Backend Secrets
Backend Secrets are generic, user-defined runtime secrets you reference by name in your endpoints and workflows. They're encrypted at rest, write-only, and never shipped to the browser — perfect for webhook signing keys, internal tokens, or any sensitive value your backend needs at runtime.
You manage them on the Variables page (Ship → Frontend → Variables, route /variables), where Backend Secrets is the default tab.
Encrypted and write-only
Backend Secrets are encrypted with Fernet (per-project key) and decrypted only at execution time inside the engine. Once saved, you can't read a value back from the dashboard — you can only overwrite or delete it. They never appear in your client bundle.
Add a secret
Open the Backend Secrets tab
In your project dashboard, go to Frontend → Variables. The Backend Secrets tab is open by default.
Add a secret by name
Click Add secret, enter a name (for example STRIPE_WEBHOOK_SIGNING_KEY) and the value, then save. The value is encrypted immediately.

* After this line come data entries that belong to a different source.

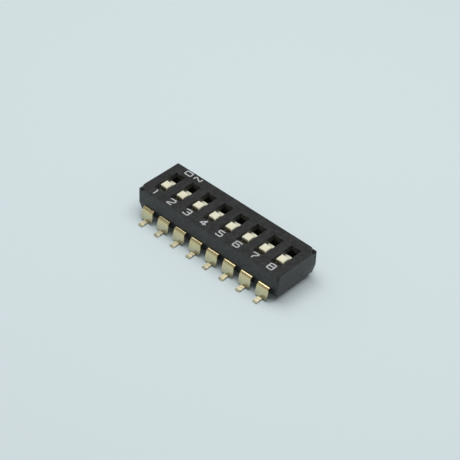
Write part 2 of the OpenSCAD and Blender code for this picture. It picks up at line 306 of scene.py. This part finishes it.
def gold_plated_strip(name, settings):
    """Rolled copper alloy strip with a thin pale gold plating: a soft metal sheen, drawn out along the
    strip by its fine rolling lines."""
    material, tree = material_tree(name)
    place = add(tree, "ShaderNodeTexCoord").outputs["Object"]
    # Rolling lines: close together across the strip and long down the leg
    stretched = add(tree, "ShaderNodeMapping", {"Vector": place, "Scale": (1, 0.06, 0.06)})
    lines = add(tree, "ShaderNodeTexNoise", {"Vector": stretched.outputs[0], "Scale": 1 / settings.grain,
                                             "Detail": 3})
    stain = add(tree, "ShaderNodeTexNoise", {"Vector": place, "Scale": per_metre(0.5), "Detail": 4})
    parts = add(tree, "ShaderNodeSeparateXYZ", {"Vector": place}).outputs
    height = parts["Z"]
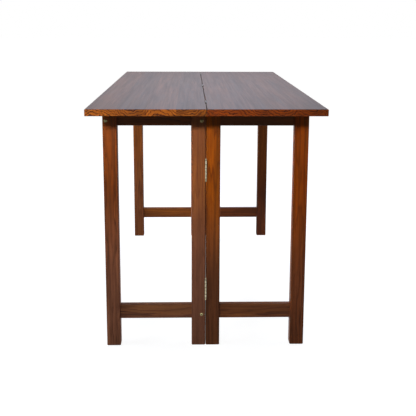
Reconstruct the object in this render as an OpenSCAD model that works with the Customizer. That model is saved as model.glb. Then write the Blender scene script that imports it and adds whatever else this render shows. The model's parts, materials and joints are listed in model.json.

Reference it in a workflow
Read the secret from any endpoint or workflow by its name — no redeploy needed. New secrets are available to the engine right away.
Reference a secret
Use the secret name in two equivalent ways inside your endpoints and workflows:
${ secrets.STRIPE_WEBHOOK_SIGNING_KEY }
Both resolve to the decrypted value at execution time. Secrets are wired into the engine via /api/engine/{id}/secrets.
The Code node can't read Backend Secrets
The javascript_code workflow node uses its own plaintext env_vars exposed as ctx.env — it does not have access to ctx.secrets or typed Credentials. Keep sensitive values out of env_vars; use Backend Secrets in the surrounding workflow nodes instead.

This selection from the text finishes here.